The last time the Sheik was in Toronto in November, he stopped by City Hall to challenge Ford to an arm-wrestling match.
But he never got to meet Ford amid the media circus that erupted over the mayor's admission that he had smoked crack cocaine while in office.
In an interview at Hot Docs on Friday, the Sheik said he had some things to discuss with Ford at the subway shop, which Magen co-owns with twin brother Jian.
"I want to let him know that ... it's no good to smoke crack and come on national TV," the Sheik, whose real name is Hossein Khosrow Vaziri.
"He's supposed to be a role model for Toronto. ... I wish I could see him to suplex him, put him in the Camel Clutch, make him humble."
The World Wrestling Entertainment hall of famer also tried crack during a dark period in his life following the murder of one of his three daughters in 2003.
The Magen brothers started shooting footage of Vaziri for the doc at his Georgia home in 2006, and he's seen on camera suffering from a drug and alcohol dependency, which he says he's now over.
"I worked very hard on the road all year round and I lost my daughter and I was depressed, and I had a bad friend and I made a mistake," he said, sitting in a wheelchair flanked by the Magen brothers.
"I paid for my dues, millions of millions of dollars I lost.
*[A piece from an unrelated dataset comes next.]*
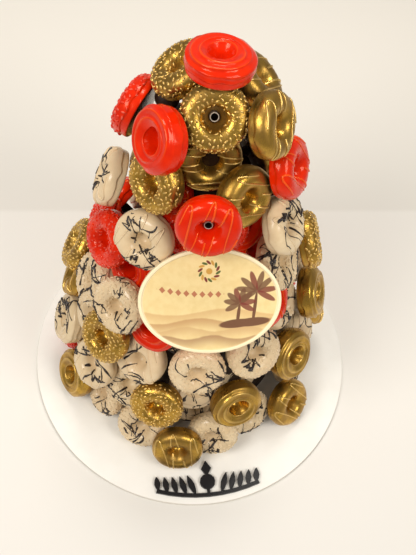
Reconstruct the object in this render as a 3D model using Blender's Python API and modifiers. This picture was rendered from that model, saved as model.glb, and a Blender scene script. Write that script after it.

But recently I saw the light, and Jesus and God helped me.
"I'm sober and my two young agents, the Magen boys, are helping me and made the movie for me, 'The Sheik' movie, and I changed completely."
Directed by Igal Hecht, "The Sheik" outlines Vaziri's life — from his time wrestling and working as a bodyguard for the Shah in Iran, to his rise to fame as a villain in the WWE in the U.S. and his struggle to become sober.
Other wrestlers featured in the doc include Hulk Hogan, Jake Roberts, Mick Foley, Dwayne Johnson and Bret Hart.
"Without Iron Sheik (there would be) no Hulkamania," said Vaziri, wearing an Arab headdress and holding up his medals from the NWA Hall of Fame and Amateur Athletic Union Greco-Roman wrestling.
Indeed, Vaziri is widely credited with helping launch Hulkamania in the 1980s after Hogan escaped his signature Camel Clutch chin-lock move and pinned him in Madison Square Garden to win his first WWF Championship.
"I make Hulk Hogan to be Hulkamania," said Vaziri. "Because I was a champion before him, I lost my belt to him."
Vaziri said someone offered him $100,000 to break Hogan's leg during that match and "take the belt to the Midwest of Minnesota," but he declined.
"I didn't do it because of my company boss, Mr. (Vince) McMahon. He is No. 1 promoter to me, nice to me."
Vaziri said Toronto is close to his heart as he had some big matches at the city's now-shuttered Maple Leaf Gardens.
"I beat Angelo Mosca, one of the great football players — nobody beat him — I beat him at Maple Leaf Gardens. I became champion and I cannot forget Maple Leaf Gardens. I cannot forget about Toronto."
These days, Vaziri is a grandfather and a hit on social media sites including Twitter, where he posts expletive-laden trash talk befitting his Iron Sheik persona.
"Some days I'm in a good mood and sometimes I'm bad," he said. "The knee bothers me, the ankle bothers me (from) many years of wrestling in the ring."
Vaziri credits the Magen brothers, who are seen in the doc, with helping revive his career and overcome his battle with addiction.
The twins said Vaziri, who knew their father, was like a "childhood hero" to them and they felt compelled to go to Atlanta to help him when they heard of his struggles.
"The Iron Sheik has gone through a lot," said Page. "He has a soldier's mentality and he has a heart of a lion and he has been brought up, growing up in Iran, with discipline and a hard work ethic and strong, grounded values that — even at the lowest peaks of his life — he still stayed consistent with doing the best that he could for whatever it was."
Jian noted the Sheik has outlived many of his peers and remarkably made a comeback.
"He's 72 years old, which in the wrestling world is like 150. This man has the heart and the motor of a '67 Chevy. However, his bones are pretty beat up.
"I think it's a true testament for him and his perseverance and his athleticism growing up as to how he's alive today."